The pattern for water uptake is closely related to the frequency of irrigation. With infrequent irrigations, as assumed for the guidelines in Table 1, the typical extraction pattern is 40-30-20-10, but for more frequent irrigations the water uptake pattern is skewed towards greater uptake from the upper root zone and less from the lower and the crop rooting depth tends to be at shallower depths. A typical extraction pattern might be 60-30-7-3. Whatever the frequency, irrigations must be timed to supply adequate water and prevent crop moisture stress between irrigations, especially if soil salinity is also affecting water availability.
Fig 3 Soil moisture retention curves for a clay-loam Soil at varying degrees of soil salinity (ECe)
Salinity in irrigation water x 3 = salinity of soil-water.
No removals or additions of salts from the soil-water.
Soil-water depletion effects and salinity effects on water availability are additive (EC x .36 = osmotic pressure).
Available soil-water is difference between % soil-water at water holding capacity and at wilting point.
Evapotranspiration (ET) by the crop is removing water from the soil.

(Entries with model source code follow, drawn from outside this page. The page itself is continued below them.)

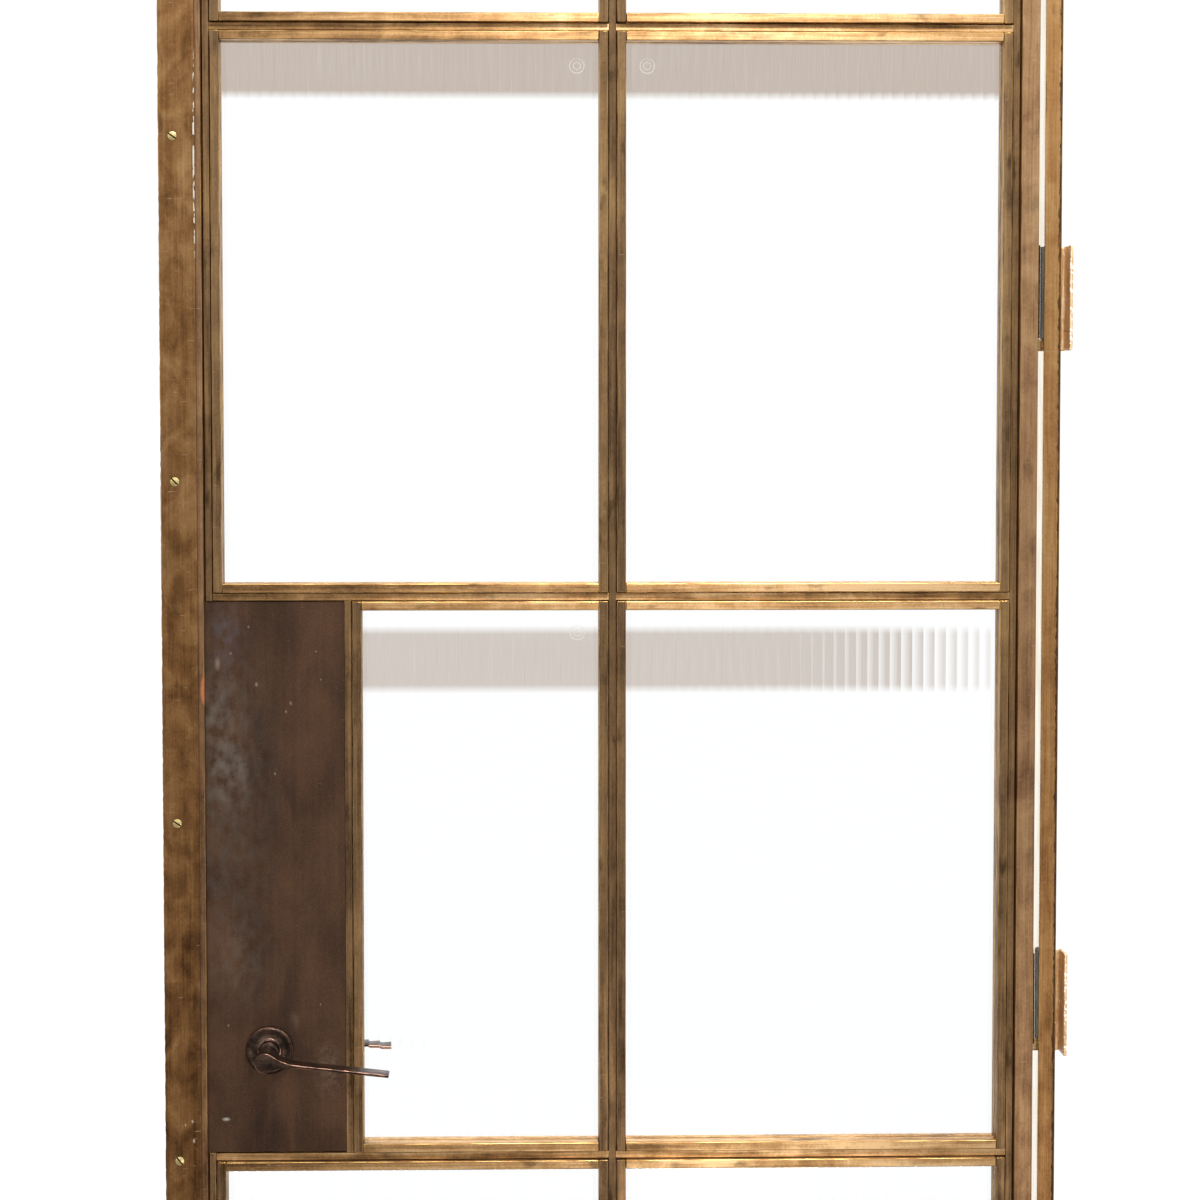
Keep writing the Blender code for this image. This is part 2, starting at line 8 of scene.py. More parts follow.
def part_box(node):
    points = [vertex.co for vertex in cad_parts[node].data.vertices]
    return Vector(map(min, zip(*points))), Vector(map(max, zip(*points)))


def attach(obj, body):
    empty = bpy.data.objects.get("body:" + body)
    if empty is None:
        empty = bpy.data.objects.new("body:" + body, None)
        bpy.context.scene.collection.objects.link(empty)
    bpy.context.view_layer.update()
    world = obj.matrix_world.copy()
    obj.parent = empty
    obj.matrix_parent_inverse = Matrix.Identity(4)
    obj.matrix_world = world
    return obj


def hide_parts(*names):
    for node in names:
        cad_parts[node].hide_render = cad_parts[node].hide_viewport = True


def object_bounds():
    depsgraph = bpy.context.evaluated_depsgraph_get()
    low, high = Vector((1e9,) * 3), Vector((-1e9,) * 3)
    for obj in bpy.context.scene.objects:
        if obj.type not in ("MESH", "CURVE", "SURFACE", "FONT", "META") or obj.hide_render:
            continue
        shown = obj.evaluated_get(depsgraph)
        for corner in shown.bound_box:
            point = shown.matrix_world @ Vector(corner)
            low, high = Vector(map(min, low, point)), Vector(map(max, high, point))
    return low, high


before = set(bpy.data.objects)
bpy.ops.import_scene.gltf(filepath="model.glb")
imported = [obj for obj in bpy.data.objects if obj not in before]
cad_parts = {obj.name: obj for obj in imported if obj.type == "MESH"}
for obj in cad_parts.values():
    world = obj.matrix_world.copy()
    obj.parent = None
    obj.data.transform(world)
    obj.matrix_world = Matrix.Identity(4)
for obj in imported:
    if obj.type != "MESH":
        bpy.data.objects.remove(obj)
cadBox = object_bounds()

# A tall hinged door of antique brass glazing bars with fluted glass, standing in its brass frame.
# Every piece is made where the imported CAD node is, with softened edges and its own finish.
# Sizes are in metres, and the grain of a pattern is in millimetres.

handleCentre = (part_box("rose_front")[0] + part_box("rose_front")[1]) / 2
leafBox = [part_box("lock_stile")[0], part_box("hinge_stile")[1]]
leafMiddleX = (leafBox[0].x + leafBox[1].x) / 2
floorZ = cadBox[0][2]


# Small tools

def hexColour(text):
    # sRGB hex to the linear colour that a shader takes
    channels = [int(text[i:i + 2], 16) / 255 for i in (1, 3, 5)]
    return (*[c / 12.92 if c <= 0.04045 else ((c + 0.055) / 1.055) ** 2.4 for c in channels], 1.0)


def setInputs(tree, node, inputs):
    # Each input takes a value, or a socket to link from
    for name, value in inputs.items():
        if isinstance(value, bpy.types.NodeSocket):
            tree.links.new(value, node.inputs[name])
        else:
            node.inputs[name].default_value = value


def addNode(tree, kind, inputs=None, **settings):
    node = tree.nodes.new(kind)
    for name, value in settings.items():
        setattr(node, name, value)
    setInputs(tree, node, inputs or {})
    return node


def newMaterial(name, values):
    # A material, its tree and its shader with these values set
    material = bpy.data.materials.new(name)
    material.use_nodes = True
    shader = material.node_tree.nodes["Principled BSDF"]
    setInputs(material.node_tree, shader, values)
    return material, material.node_tree, shader


def ramp(tree, value, stops):
    # Colours by value, from stops of a value from 0 to 1 and a hex colour
    node = addNode(tree, "ShaderNodeValToRGB", {"Fac": value})
    elements = node.color_ramp.elements
    while len(elements) < len(stops):
        elements.new(0.5)
    for element, (at, colour) in zip(elements, stops):
        element.position = at
        element.color = hexColour(colour)
    return node.outputs["Color"]


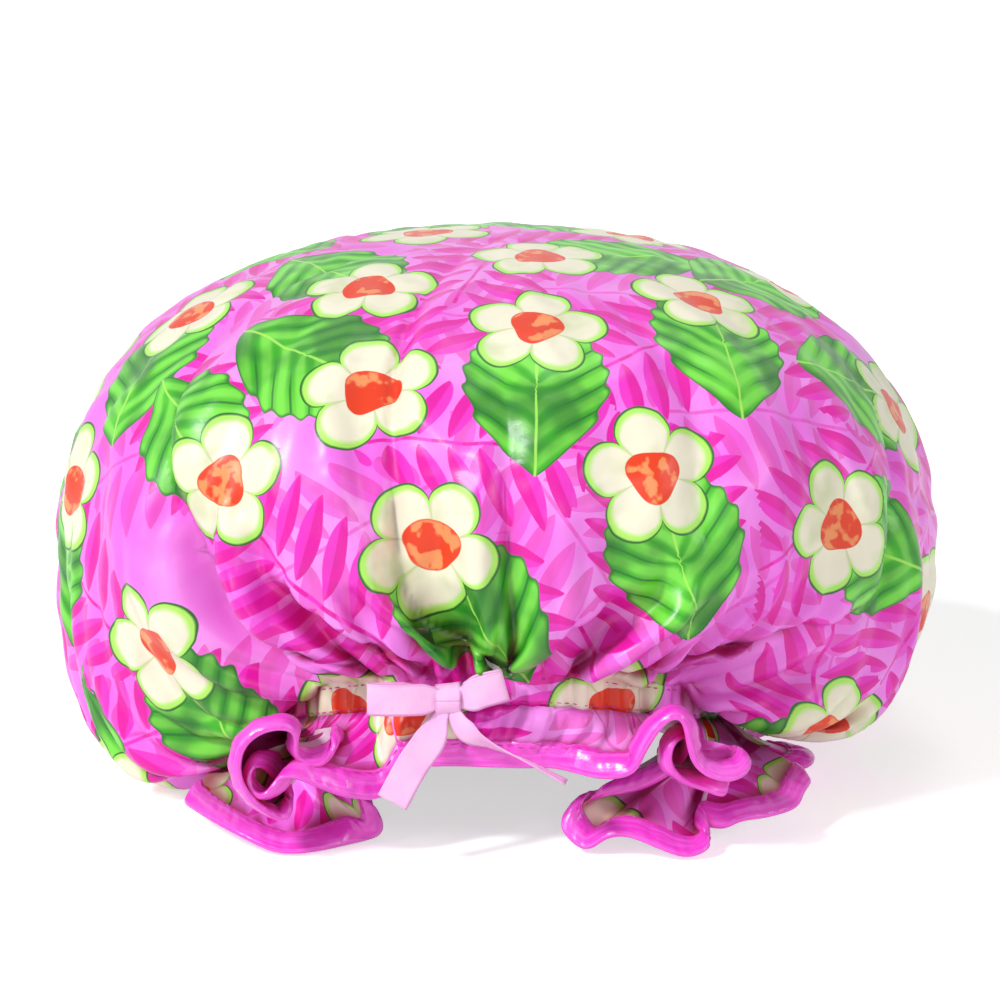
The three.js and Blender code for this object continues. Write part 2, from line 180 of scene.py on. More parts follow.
class CapSettings(bpy.types.PropertyGroup):
    """All the settings of the shower cap"""

    crown: PointerProperty(type=CrownSettings)
    frill: PointerProperty(type=FrillSettings)
    ribbon: PointerProperty(type=RibbonSettings)
    colours: PointerProperty(type=ColourSettings)
    stage: PointerProperty(type=StageSettings)


def settings():
    return bpy.context.scene.shower_cap


# The smooth shape of the cap; angles go round it from the front, towards +X


def lerp(first, second, share):
    return first + (second - first) * share


def smoothstep(value, low, high):
    share = np.clip((value - low) / (high - low), 0, 1)
    return share * share * (3 - 2 * share)


def outward(angle):
    return np.stack([np.sin(angle), -np.cos(angle), np.zeros_like(angle)], -1)


def sideways(angle):
    return np.stack([np.cos(angle), np.sin(angle), np.zeros_like(angle)], -1)


def unit(vectors):
    return vectors / np.maximum(np.linalg.norm(vectors, axis=-1, keepdims=True), 1e-12)


def looped(points):
    """A line of points with its first one again at the end."""
    return np.concatenate([points, points[:1]])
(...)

Fig.4 Change in salinity of soil-water (ECsw) between irrigations of alfalfa due to ET use of stored water (Rhoades 1972)
When the upper rooting depth is well supplied with water, salinity in the lower root zone becomes less important. However, if periods between irrigations are extended and the crop must extract a significant portion of its water from the lower depths, the deeper root zone salinity becomes important particularly if, in the latter stages of a 'dry-down' (soil moisture depletion) period between irrigations, a high crop water demand should occur, such as on a hot, windy day. In this case, absorption and water movement toward the roots may not be fast enough to supply the crop and a severe water stress results. Reduced yields or crop damage can be expected for most crops when there is a shortage of water for a significant period of time.
The preceding discussion assumes that salinity reduces water availability in a similar manner for all types of plants, but not all crops are equally affected at the same soil salinity. Some are more able than others to extract or absorb water from a salty soil and are, therefore, more tolerant of salinity. The reasons for differences in tolerance are not well understood, but tolerance data show that there is an 8 to 10-fold range in salt tolerance of agricultural crops. In areas where irrigation management (leaching) cannot control salinity within the tolerance of a preferred crop, a yield loss will result unless an alternate crop more tolerant to the expected salinity is planted. A detailed discussion of crop tolerance to salinity is presented in Section 2.4.3.